Multi-period optimisation (simultaneous vs sequential)

Section titled “Multi-period optimisation (simultaneous vs sequential)”

Multi-period optimisation allocates budgets across periods and channels:

\max_{\{S_{p,i}\}} \sum_{p=1}^{P}\sum_{i=1}^{n} w_{p,i}\,C_i(S_{p,i})

Where:

  • p indexes periods (weeks/months),
  • w_{p,i} is an optional seasonal multiplier (defaults to 1), and
  • constraints include the overall budget, per-channel bounds per period, and optional ramp limits between periods.

AMMM supports two approaches:

  • Simultaneous optimisation (all periods at once) using scipy.optimize.minimize:

    • default method is SLSQP for moderate-sized problems
    • for large problems (high number of variables), it can switch to trust-constr for robustness
  • Sequential optimisation (greedy, period-by-period) for numerical stability on larger problems:

    • optimises each period separately while enforcing ramp constraints against the previous period
    • not globally optimal, but is much more robust in practice

Adstock-aware multi-period objective (advanced)

Section titled “Adstock-aware multi-period objective (advanced)”

The codebase includes an adstock-aware multi-period objective that maintains a per-channel state:

s_{p,i} = a_i\, s_{p-1,i} + S_{p,i}
\qquad\text{and}\qquad
\text{objective uses } C_i(s_{p,i})

This captures carryover effects in the optimisation problem, but it increases non-linearity and the number of effective constraints. Treat it as an advanced/experimental option: start with few periods and relaxed constraints.

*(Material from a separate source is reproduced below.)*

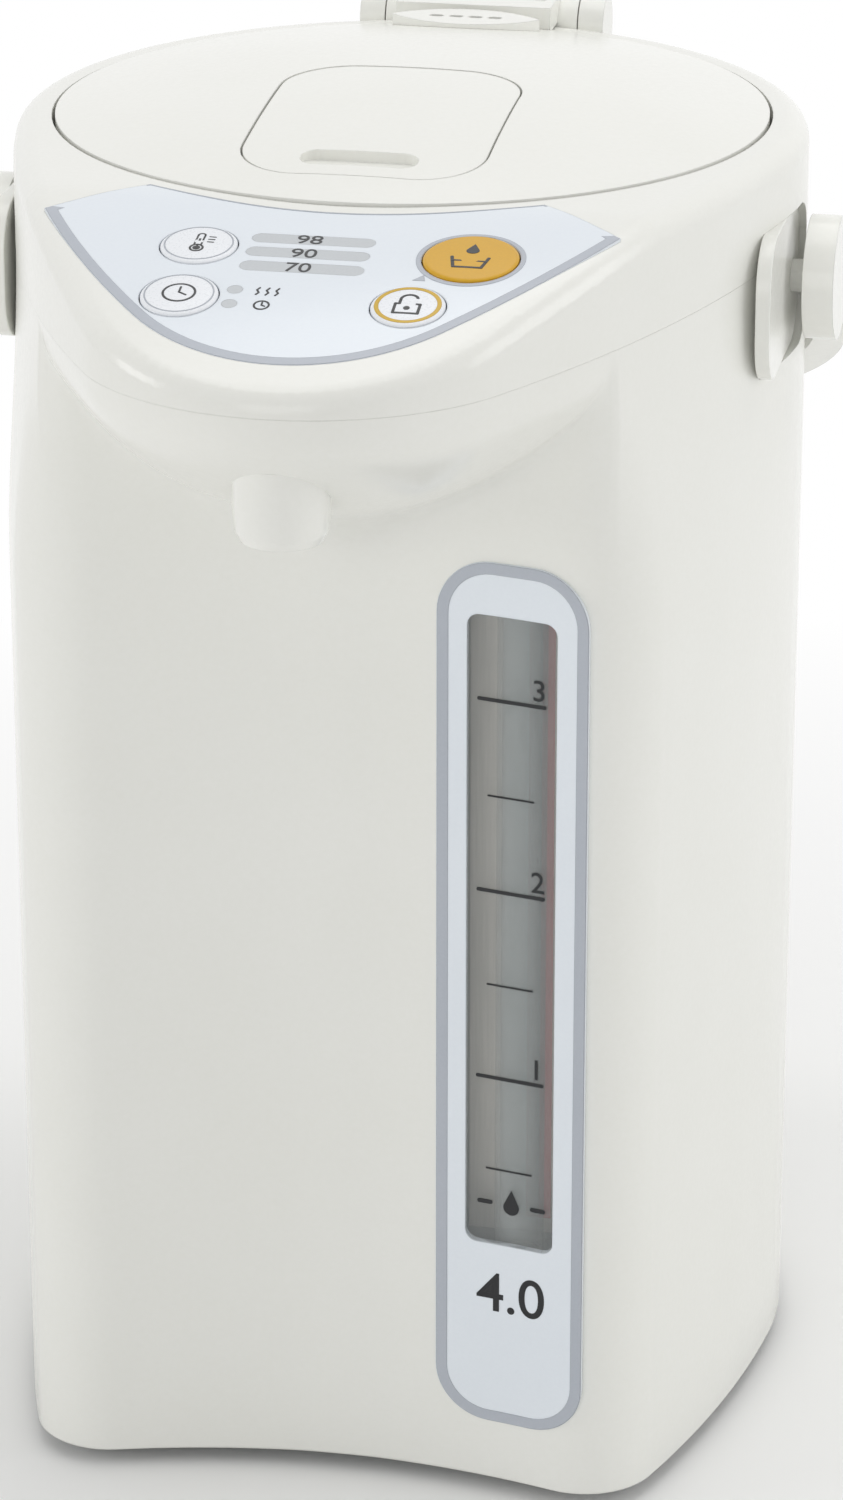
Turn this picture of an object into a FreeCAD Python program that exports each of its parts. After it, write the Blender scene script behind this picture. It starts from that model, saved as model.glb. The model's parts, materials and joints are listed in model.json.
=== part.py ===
import FreeCAD
import Part
import Sketcher
import math
import os

# Electric thermo pot of four litres: an insulated container in a plastic case, with an
# electric pump, a beak with the spout, a hinged lid, a bail handle and a swivel base.
# Millimetres. +Z is up, z = 0 is the table. x = 0, y = 0 is the axis of the container.
# The spout points to -Y and +X is the side of the water gauge.

V = FreeCAD.Vector
doc = FreeCAD.newDocument("thermo_pot")

DRIVING_SIZES = {
    "swivel base": {
        "base_radius": 75.0, "base_top": 4.8, "base_edge": 1.6, "post_radius": 10.0,
        "post_top": 14.0, "ring_inner": 64.0, "ring_outer": 70.0, "ring_deep": 1.2,
        "clip_radius": 14.0, "clip_z": 8.2, "clip_thick": 1.5, "turn_gap": 0.05,
    },
    "case outline": {
        "case_bottom": 4.0, "seam_z": 296.0, "case_radius": 96.0, "flank_radius": 350.0,
        "corner_radius": 17.8, "corner_x": 60.67, "corner_y": 86.14, "case_draft": 0.17,
        "wall": 2.5, "plate_z": 5.0, "plate_thick": 3.0, "plate_gap": 0.1,
        "boss_radius": 5.0, "boss_top": 26.0, "screw_radius": 1.5, "screw_head": 3.5,
        "screw_depth": 14.0, "rear_boss_y": 89.5, "boss_out": 11.0,
    },
    "beak": {
        "beak_back_y": 78.0, "beak_tip_y": 169.1, "beak_tip_radius": 55.0,
        "shoulder_side_radius": 400.0, "shoulder_radius": 96.4,
    },
    "shoulder": {
        "deck_z": 322.0, "slope_start_y": 81.0, "slope_start_angle": 8.0,
        "slope_radius": 375.0, "slope_ease": 60.0, "deck_round": 6.0, "well_radius": 87.5, "well_wall": 2.3,
        "well_floor": 306.0, "well_floor_thick": 2.5, "mouth_radius": 74.0,
        "lip_bottom": 299.0, "lip_inner": 78.0, "lip_outer": 84.0,
    },
    "container": {
        "bowl_radius": 81.5, "bowl_wall": 1.0, "bowl_floor": 64.0, "bowl_top": 297.0,
        "bowl_flange": 86.0, "bowl_corner": 9.0, "seal_inner": 80.0, "seal_top": 299.0,
        "outlet_x": 30.0, "outlet_y": 45.0, "outlet_radius": 5.0,
        "sleeve_inner": 85.0, "sleeve_wall": 1.2, "sleeve_bottom": 68.0, "sleeve_top": 290.0,
        "band_bottom": 76.0, "band_top": 112.0, "band_thick": 1.5,
        "plate_heater_inner": 14.0, "plate_heater_outer": 38.0, "plate_heater_thick": 6.0,
    },
    "panel": {
        "panel_thick": 1.2, "panel_rear_radius": 91.3, "panel_rear_x": 46.4,
        "panel_corner_x": 67.5, "panel_corner_y": 97.0, "panel_tip_y": 158.0,
        "panel_tip_radius": 48.0, "panel_side_radius": 197.0, "panel_turn": 47.0,
        "key_gap": 0.3, "key_flange": 1.2, "key_stem": 3.0, "bar_long": 28.5,
        "bar_deep": 4.4, "bar_pitch": 6.6, "bar_x": -1.8, "bar_y": 112.8, "dot_radius": 1.8,
        "dot_x": -14.7, "dot_y": 133.1, "dot_pitch": 5.9, "board_z": 297.5,
        "board_thick": 1.6, "board_half": 44.0, "board_front": 141.0, "board_back": 99.0,
        "switch_side": 6.0, "switch_high": 3.5,
    },
    "gauge": {
        "gauge_left": 24.8, "gauge_right": 62.3, "gauge_bottom": 20.0, "gauge_top": 242.0,
        "gauge_corner": 13.5, "window_left": 32.3, "window_right": 54.5,
        "window_bottom": 68.0, "window_top": 229.0, "window_corner": 3.0,
        "gauge_proud": 0.8, "gauge_sunk": 1.2, "tube_x": 44.0, "tube_y": 90.0,
        "tube_radius": 6.0, "tube_bore": 4.8, "tube_bottom": 62.0, "tube_top": 238.0,
        "backing_y": 82.0, "backing_thick": 1.0, "strip_left": 47.0, "strip_right": 53.0,
        "strip_thick": 0.3,
    },
    "spout": {
        "nozzle_y": 150.5, "nozzle_radius": 11.0, "nozzle_bottom": 262.5,
        "nozzle_top": 281.0, "nozzle_bore": 4.5, "nozzle_rim": 9.4, "pipe_radius": 5.5,
        "pipe_bore": 4.2, "valve_y": 122.0, "valve_radius": 11.0, "valve_bottom": 268.5,
        "valve_top": 290.0, "valve_wall": 2.0, "weight_radius": 6.5, "weight_high": 9.0,
        "elbow_z": 276.0, "spout_z": 281.0, "spout_bend": 7.0,
    },
    "pump": {
        "pump_radius": 20.0, "pump_wall": 2.2, "pump_top": 50.0, "pump_deck": 33.0,
        "motor_radius": 15.0, "motor_top": 27.0, "magnet_radius": 14.0,
        "magnet_thick": 4.0, "impeller_radius": 15.5, "impeller_high": 11.0,
        "shaft_radius": 1.5, "hose_radius": 6.0, "hose_bore": 4.2, "hose_bend": 14.0,
    },
    "lid": {
        "lid_radius": 86.7, "lid_rim_z": 322.4, "lid_crown": 9.8, "lid_wall": 2.5,
        "lid_skirt": 310.0, "base_flange": 84.0, "base_bottom": 306.4, "plug_radius": 70.0,
        "plug_bottom": 292.0, "dish_radius": 68.0, "dish_thick": 0.8, "gasket_radius": 72.6,
        "gasket_top": 300.0, "gasket_thick": 4.0,
        "lever_half": 29.0, "lever_front": 73.1, "lever_rear": 0.9, "lever_corner": 16.0,
        "lever_gap": 0.5, "lever_thick": 3.5, "scoop_half": 14.0, "scoop_front": 68.0,
        "scoop_back": 60.0, "scoop_deep": 2.2,
        "latch_half": 12.0, "latch_tip": 86.9, "latch_back": 58.0, "latch_z": 314.0,
        "latch_thick": 3.0,
    },
    "hinge": {
        "hinge_y": 99.0, "hinge_z": 320.5, "barrel_radius": 8.0, "barrel_half": 25.0,
        "pin_radius": 2.5, "lug_thick": 6.5, "lug_gap": 0.3, "arm_half": 20.0,
        "arm_front": 80.0, "arm_top": 329.0, "vent_y": 70.0, "vent_half": 19.0,
        "vent_deep": 8.0, "vent_top": 329.0, "slot_long": 3.6, "slot_wide": 2.0,
        "slot_pitch": 5.0, "release_half": 17.0, "release_front": 91.0,
        "release_rear": 104.0, "release_thick": 1.6,
    },
    "handle": {
        "pivot_y": -5.0, "pivot_z": 287.0, "handle_inner": 98.6, "handle_thick": 7.5,
        "handle_reach": 139.0, "handle_drop": 28.0, "handle_wide": 17.0,
        "disc_radius": 15.0, "grip_bend": 85.0, "arm_start": 12.0, "pivot_pin": 4.0, "mount_face": 95.4, "mount_back": 91.0,
        "mount_front_y": -46.0, "mount_rear_y": 6.0, "mount_bottom": 270.0,
        "mount_top": 305.0, "mount_corner": 12.0,
    },
    "power": {
        "inlet_z": 42.0, "inlet_half": 17.0, "inlet_high": 22.0, "inlet_deep": 16.0,
        "inlet_flange": 2.0, "pin_half_pitch": 7.0, "contact_radius": 2.0,
        "power_board_x": -62.0, "power_board_wide": 42.0, "power_board_long": 84.0,
        "power_board_z": 16.0, "power_board_thick": 1.6,
    },
}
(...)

Once the optimal budget S_i^* for each channel is found, the expected contribution for each channel C_i(S_i^*) and the total contribution sum(C_i(S_i^*)) can be calculated using the fitted response curves. Uncertainty quantification around these forecasts can involve considering the uncertainty in the estimated response curve parameters.